年間第21主日 2020年8月23日

先に下記リンク先の聖書箇所を読み、黙想してから動画をご視聴いただくことをお勧めします。

 

朗読箇所のテキスト(日ごとの福音)

 

第1朗読 イザヤ書 22章19~23節

第2朗読 ローマの信徒への手紙 11章33~36節

福音朗読 マタイによる福音書 16章13~20節

 

お話の要約

皆さん、こんにちは。今回は、マタイによる福音の転換期にあたるところだと思います。この時までキリストは色々宣教活動をし、奇跡を起こして教えられ、弟子たちはそれを見聞きしてきたのです。その最後に、キリストはまた弟子たちに向かって問いかけます。自分のことについて、まず人々はどう言っているか、そこから始まるんです。

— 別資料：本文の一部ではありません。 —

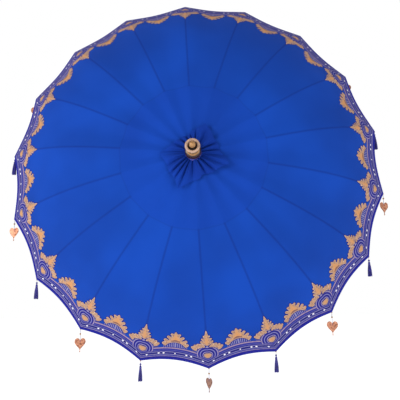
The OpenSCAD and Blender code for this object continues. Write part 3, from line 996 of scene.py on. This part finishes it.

色々な意見を聞いてから、弟子たちに投げかける。「それでは、あなたがたは私を何者だと言うのか。」ペトロが答えて、「あなたはメシア、生ける神の子です。」それを受けてキリストは、「シモンは幸いだ。この岩の上に私の教会を建てる」と言って、天の国の鍵を授けると約束してくださる。教会はペトロひとりの上に教会が建てられると言うより、その信仰を告白したペトロの上に教会が建てられる感じ。その意味では、ペトロもその後継者である教皇様も、信仰による役務と言うか、任務、役割を負われる。実は教会における伝統の中にも、教皇様が万一信仰を捨てたら、もう教皇ではなくなり役割と権威を失う。やはり、信仰あってこその役割であり、その役割は特に教会の保証となる。

 

そういう場面だが、それは私たちが自分の信仰を振り返る機会にもなると思う。一つは、ここでペトロが告白した信仰、「あなたはメシア、生ける神の子」という公の信仰、教会の信仰は、私たちも告白することになる。というのは、私たちはキリストについて、自分の好きなように考えてはいけない。教会の信仰は、私たちに本当の信仰を伝えている。教会の信仰を置いて自分なりに信仰を考えるなら、別のキリストになってしまう。場合によっては、人は誘惑を受ける。キリストについて好きなところを選んで、好きでないところを置いて、結果として自分の好きなキリストを信じると言うなら、結局、自分の創造したキリストを信じることになってしまう。

 

同じ教会の信仰を受けても、個人としての信仰もある。教会の信仰をそのまま信じたら、今度はキリストとの関係、信仰の関係がもう一つ考えられるところ。このことについて今日の箇所は参考と言うか、振り返る機会になると思う。例えば一つは、イエズスはまず「人々は私のことをどう言っているか」と尋ねた後で、弟子たちに「あなた方は私を何者だと言うのか」と個人的に投げかける。でもそれだったら、私の信仰はどうなっているだろうか。その信仰は、三人称の信仰だろうか、それとも二人称の信仰だろうか。イエズスは、第三者のような存在だろうか、あるいは自分の相手としての存在だろうか。その信仰は、おもに一方的なものだろうか、主に向かってこれをしてくださいと願うことが多いか、または両方の信仰だろうか。キリストに自分の必要なことを願いながら、主の声を聴こうとする姿勢もあるだろうか。

 

もしかしたら、私もそういう信仰になりたいけれど、どうしたらいいかと考えるかもしれない。私が思うには、聖書に戻ってみると、祈りは言葉を唱えることになるか、キリストを相手に祈っているか、そういう微妙な心の違いもある。それと同じように、聖書は言葉を読んでいるか、あるいはキリストを相手にして読んでいるか、キリストと一緒に読むか、そういうような違い。キリストはそのために、私たちに聖書を残してくださった。今も私たちに語りかけたいと望んでおられるから、聖書を与えてくださった。だから、聖書を読むときには、主と一緒に読むという形をお薦めしたい。例えば、読んでいて分からないことがあったら、「主よ、私はこのことが分かりませんが、どうでしょうか。あなたはここで、私に何をおっしゃりたいのでしょうか」というようなやり取りをしながら聖書を読んだら、だいぶ違うと思う。

 

主を相手にして読んでいるなら、主は私たちに語りかけられます。ある言葉が心に響くこともあるし、私たちの考えを助けてくださる。自分の力だけでは全然思いつかないことも、聖書を読みながら主との対話の内に新しい気づきが与えられたりします。そのような形で、主は今も聖書を通して私たちに語りかけてくださいます。イエズスを相手にしている信仰、それは主が期待しておられる信仰に応えていくあり方です。というのは、主は確かに私たちに語りかけたいし、いろいろ教えたいと願っておられるから。でも、ご自分を第三者とするような取り扱い方では、そこまでなかなかできません。ご自分を相手にしている人に、主は喜んでご自分を示してくださるのです。